Climbing via Ferrata may not need as much gear as usual rock climbing, but you need a set of equipment nonetheless. Primarily, what you’ll need is safety gear. But you could also bring clothes, food, first aid, drinks, you know, the normal stuff you take along when hiking. If you want to climb via Ferrata this summer, or at any other time of your choosing, these are the equipment you should have before taking any routes:
- A via Ferrata set
- Climbing Harness – it can be a sitting harness or a full-body harness. But the sitting harness beats the full-body harness as far as comfort is still a thing on the list. However, if your kid’s climbing with you, you’d want to put them in the full-body harness to prevent them slipping off, as can be the case in a sitting harness.
- Helmet – of the three types, the hardshell helmet is preferable. If you’re going for protection, it makes sense, that you should go for the most efficient, doesn’t it? Especially if falling down a height is involved.

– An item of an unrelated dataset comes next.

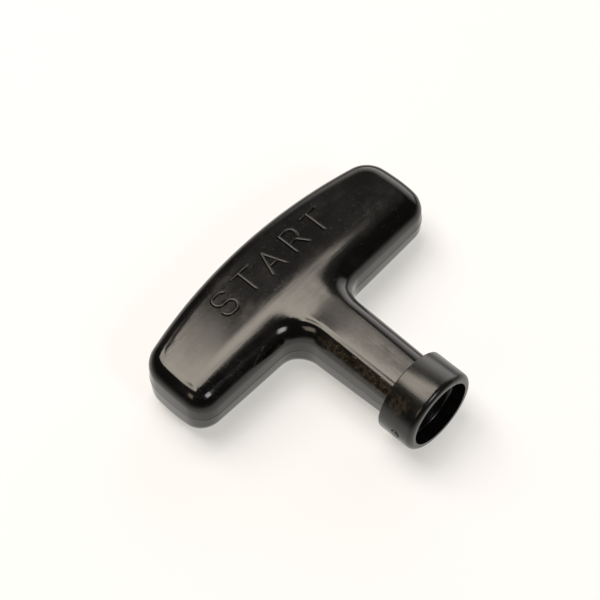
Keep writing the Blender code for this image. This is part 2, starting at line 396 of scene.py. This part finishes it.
def rope_passage():
    knot_seat = BAR_TOP - KNOT_POCKET_DEPTH
    socket_floor = COLLAR_END + SOCKET_DEPTH
    profile = [
        (0.0, BAR_TOP + CUT_BEYOND),
        (KNOT_POCKET_RADIUS, BAR_TOP + CUT_BEYOND),
        (KNOT_POCKET_RADIUS, knot_seat),
        (ROPE_HOLE_RADIUS, knot_seat),
        (ROPE_HOLE_RADIUS, socket_floor),
        (SOCKET_RADIUS, socket_floor),
        (SOCKET_RADIUS, COLLAR_END - CUT_BEYOND),
        (0.0, COLLAR_END - CUT_BEYOND),
    ]
    return turned(profile, [(5, SOCKET_CORNER, 6)])


def combine(target, tool, operation):
    """Apply one Boolean to target and remove the tool."""
    modifier = target.modifiers.new(tool.name, "BOOLEAN")
    modifier.operation = operation
    modifier.solver = "EXACT"
    modifier.object = tool
    evaluated = target.evaluated_get(bpy.context.evaluated_depsgraph_get())
    mesh = bpy.data.meshes.new_from_object(evaluated)
    target.modifiers.clear()
    target.data = mesh
    bpy.data.objects.remove(tool)
    print(operation.lower(), "leaves", len(mesh.polygons), "faces")


handle = finished(moulded_body(), "handle_moulding")
combine(handle, finished(collar(), "collar_ring"), "UNION")
combine(handle, finished(rope_passage(), "rope_cutter"), "DIFFERENCE")
handle.data.shade_smooth()
handle.data.set_sharp_from_angle(angle=math.radians(SMOOTH_BELOW))
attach(handle, "root")
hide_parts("handle")

# %% [markdown]
# The word on the bar's face was cut into the mould with a small cutter, so on the handle it stands
# proud as beads of even width, each with a narrow top and steep flanks that reflect black. A turtle
# draws them: half a section is spun half a turn to make the rounded end, then the whole section is
# extruded ahead or spun round a bend.

# %% A bead and the turtle that lays it
BEAD_HALF_WIDTH = 0.5 * MM
BEAD_HEIGHT = 0.5 * MM
BEAD_SKIRT = 0.6 * MM
BEAD_SUNK = 0.25 * MM
BEND_STEP = math.radians(12.0)

HALF_SECTION = [
    (0.0, BEAD_HEIGHT),
    (0.34 * BEAD_HALF_WIDTH, 0.99 * BEAD_HEIGHT),
    (0.48 * BEAD_HALF_WIDTH, 0.94 * BEAD_HEIGHT),
    (0.58 * BEAD_HALF_WIDTH, 0.8 * BEAD_HEIGHT),
    (BEAD_HALF_WIDTH, 0.1 * BEAD_HEIGHT),
    (1.08 * BEAD_HALF_WIDTH, 0.02 * BEAD_HEIGHT),
    (BEAD_SKIRT, 0.0),
    (BEAD_SKIRT + 0.1 * MM, -BEAD_SUNK),
]


def spin_about(bm, geom, x, y, angle):
    """Spin edges about the vertical line through x, y; return the edges at the far end."""
    steps = max(2, math.ceil(abs(angle) / BEND_STEP))
    spun = bmesh.ops.spin(
        bm, geom=geom, cent=(x, y, 0.0), axis=(0.0, 0.0, 1.0), angle=angle, steps=steps)
    return [item for item in spun["geom_last"] if isinstance(item, bmesh.types.BMEdge)]


def lay_bead(bm, x, y, heading, *moves):
    """Lay one bead. Each move is (ahead,) or (radius, turn), a left turn being positive."""
    heading = math.radians(heading)
    across = Vector((math.sin(heading), -math.cos(heading), 0.0))
    verts = [bm.verts.new(Vector((x, y, height)) + across * out) for out, height in HALF_SECTION]
    right = [bm.edges.new(pair) for pair in zip(verts, verts[1:])]
    left = spin_about(bm, verts + right, x, y, -math.pi)
    section = right + left
    for move in moves:
        if len(move) == 1:
            grown = bmesh.ops.extrude_edge_only(bm, edges=section)["geom"]
            section = [item for item in grown if isinstance(item, bmesh.types.BMEdge)]
            step = Vector((math.cos(heading), math.sin(heading), 0.0)) * move[0] * MM
            moved = [item for item in grown if isinstance(item, bmesh.types.BMVert)]
            bmesh.ops.translate(bm, vec=step, verts=moved)
            section = [edge for edge in section if all(vert in moved for vert in edge.verts)]
            x += step.x
            y += step.y
        else:
            radius, turn = move[0] * MM, math.radians(move[1])
            side = math.copysign(radius, turn)
            centre_x = x - side * math.sin(heading)
            centre_y = y + side * math.cos(heading)
            corners = list({vert for edge in section for vert in edge.verts})
            section = spin_about(bm, corners + section, centre_x, centre_y, turn)
            heading += turn
            x = centre_x + side * math.sin(heading)
            y = centre_y - side * math.cos(heading)
    to_right = Vector((math.sin(heading), -math.cos(heading), 0.0))
    here = Vector((x, y, 0.0))
    ending = [
        edge for edge in section
        if sum((vert.co - here).dot(to_right) for vert in edge.verts) > 0.0]
    corners = list({vert for edge in ending for vert in edge.verts})
    spin_about(bm, corners + ending, x, y, math.pi)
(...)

- Ferrata shoes – you can’t use via Ferrata with your sneaker shoes. They’re comfy on the ground; up the via Ferrata routes you need something that can give you a bit of traction
- Ferrata gloves.
With your gear complete, you can decide to climb via Ferrata on your own you can do that with a guide. If it’s your first time climbing, you’d need the services of a guide to direct you through the techniques, procedures, and movements involved.
Employing the services of a guide is not exclusive to safety reasons. Climbing via Ferrata in Estes Park can be more than just a physical effort. It can be a tour for you, and who better to provide intriguing and revelatory insights into the mountainside than someone familiar with the terrain.